Udah dari dulu, coy, nenek moyang kita kalau sakit nyari obatnya dari tumbuhan di hutan atau di kebun sekitar rumah. Malah kadang di pinggir selokan. Mengapa baru sekarang kita ikut latah soal ramah lingkungan?
Apa ga eungeuh mengapa rumah adat kita bentuknya beda-beda? Biar jelas dari suku mana gitu ? Whadoh, nenek moyangku bukan hanya seorang pelaut, tapi hapal betul prilaku alam di daerahnya. Mereka ga perlu membawa tanahnya untuk cek laboratorium. Dijilat aja mereka hapal harus nanam apa di tanah mereka.

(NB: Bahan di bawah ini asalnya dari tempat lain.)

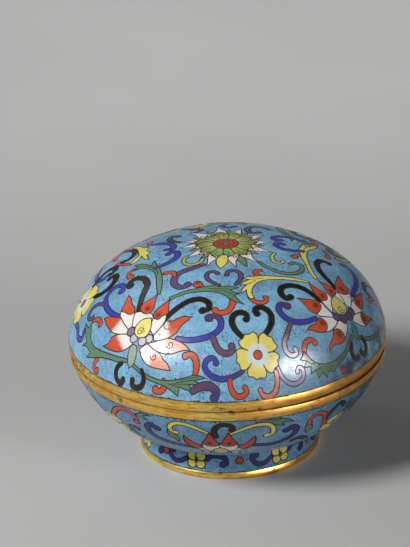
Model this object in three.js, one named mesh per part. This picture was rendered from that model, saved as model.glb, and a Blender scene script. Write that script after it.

Terus sebelnya diskriminatif lagi dengan istilah "kebijakan lokal". Apa musti pakai bahasa latin biar teknologi pengobatan dan teknologi bercocok tanam nenek moyang kita naek level jadi kebijakan global.
Tabiatnya kaum imperialis bikin negara jajahan tidak mandiri, tidak punya istilah sendiri. Biar tetap galau ga pede, makhluk limbung seperti ini gampang dirasuki sampai kesurupan.
Minta hidung jadi mancung, minta punya mata biru, minta rambut pirang. Oplas dah ke luar negeri. Cuan seperti ini bisa lintas gender segala. Kesurupan mening minta kopi ma cerutu. Kopi dan tembakau seabreg di negeri ini.
Jadi begitulah saudara-saudara enaknya kalau kita sudah merasa kalah start. Serba latah karena tepat di bokong orang. Tinggal ngikut aja. Kan yang bangkrut sekedar mental.
Makanya meski netizen +62 garangnya minta ampun, yang punya medsos senyum-senyum, egp pikirnya. Sing penting pada online 24 jam, hingga yang punya medsos sambil ngorok juga bisa tetap mendulang pulus.
Menurut Asosiasi Penyelenggara Jasa Internet Indonesia (APJII), pengguna internet di Indonesia pada tahun 2024 sampai 79,5%. Edun pan, dari penduduk Indonesia yang sekitar 280 juta? Apa ga ngiler tuh para cukong?
Pengusaha internet bisa mendadak stroke kalau orang Indonesia mogok online. Lalu bikin google sendiri. Walaupun kemungkinannya tipis kalau sampai seheroik itu dalam kondisi linglung.
Jelaskan kalau mau memburu dolar di medsos harus belajar dari voc biar FYP.